Opinion
November 16, 1993
Appeal from the Supreme Court, New York County (Rena K. Uviller, J.).
Viewing the evidence in the light most favorable to the People (People v Contes, 60 N.Y.2d 620, 621), we conclude that it was legally sufficient to support the defendant's conviction for the sale of crack cocaine to an undercover officer on a theory of accomplice liability. Defendant was seated between two individuals on a park bench. In response to the undercover officer's request for cocaine and at the direction of the individual seated to defendant's right, the individual seated to defendant's left reached across the defendant and handed two vials of cocaine to the individual seated on defendant's right.
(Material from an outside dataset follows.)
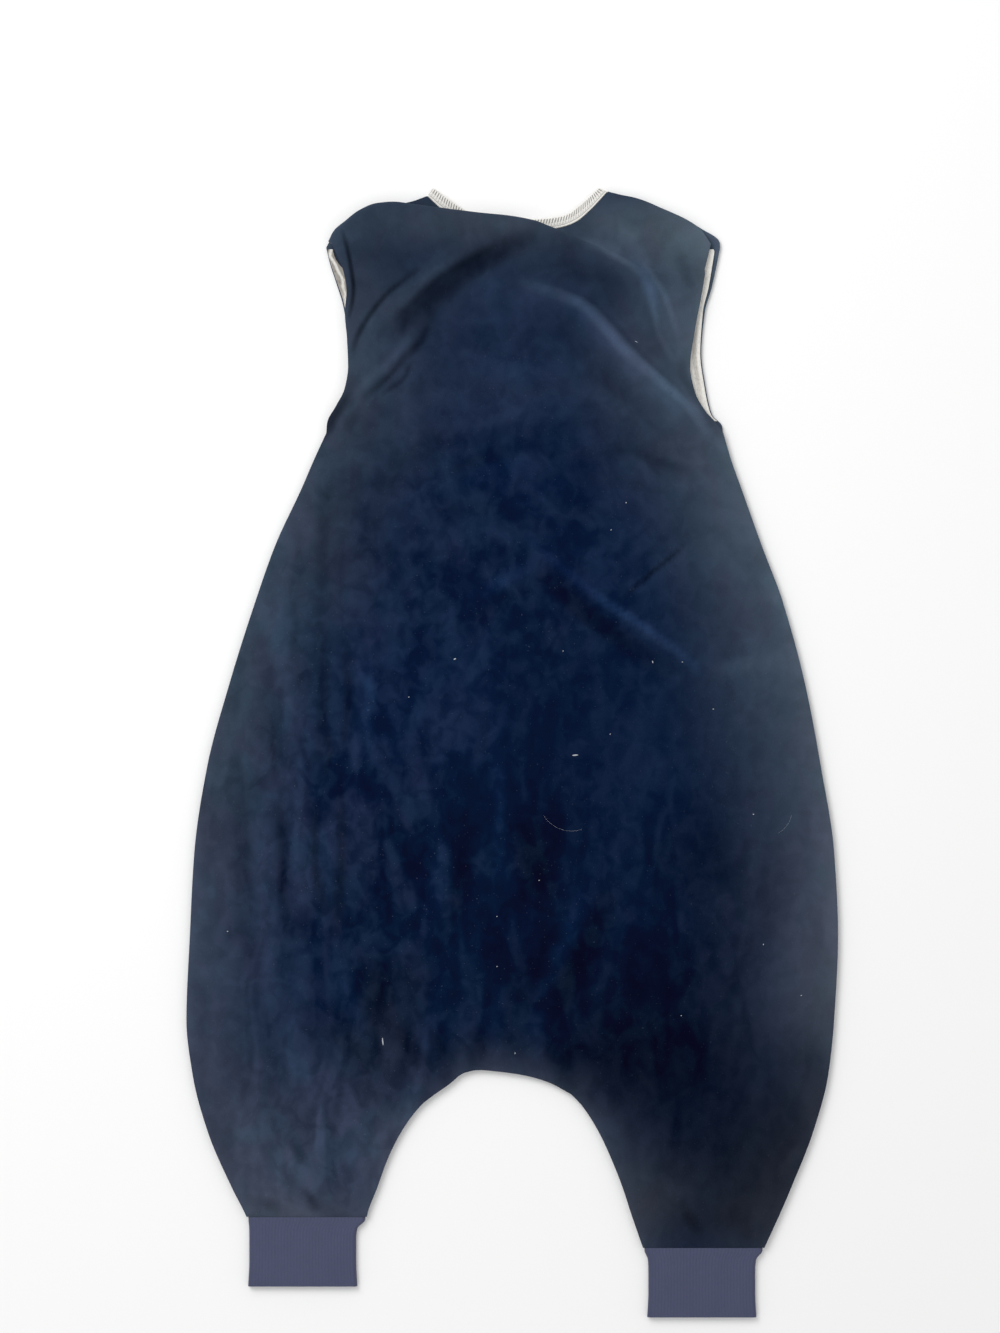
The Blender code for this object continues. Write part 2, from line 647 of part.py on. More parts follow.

That individual in turn handed the cocaine to the officer in exchange for $10.00 in prerecorded buy money. After the undercover officer left, the individual who made the exchange handed the money to the defendant. The defendant had the prerecorded buy money in his possession when he and the two other individuals were apprehended moments later. That evidence supports that conclusion that the defendant acted with his codefendants in furtherance of the sale (People v Williams, 172 A.D.2d 448, affd 79 N.Y.2d 803). As in People v Williams (supra), we are not willing to suspend our judgment and assume that the defendant was innocently sitting between his codefendants while they sold drugs and then received the buy money for some innocuous reason. Even though the defendant was not seen in possession of the contraband, his possession of the buy money, under the circumstances, was sufficient to sustain his conviction (People v Williams, supra, at 449).
Concur — Sullivan, J.P., Rosenberger, Ross and Asch, JJ.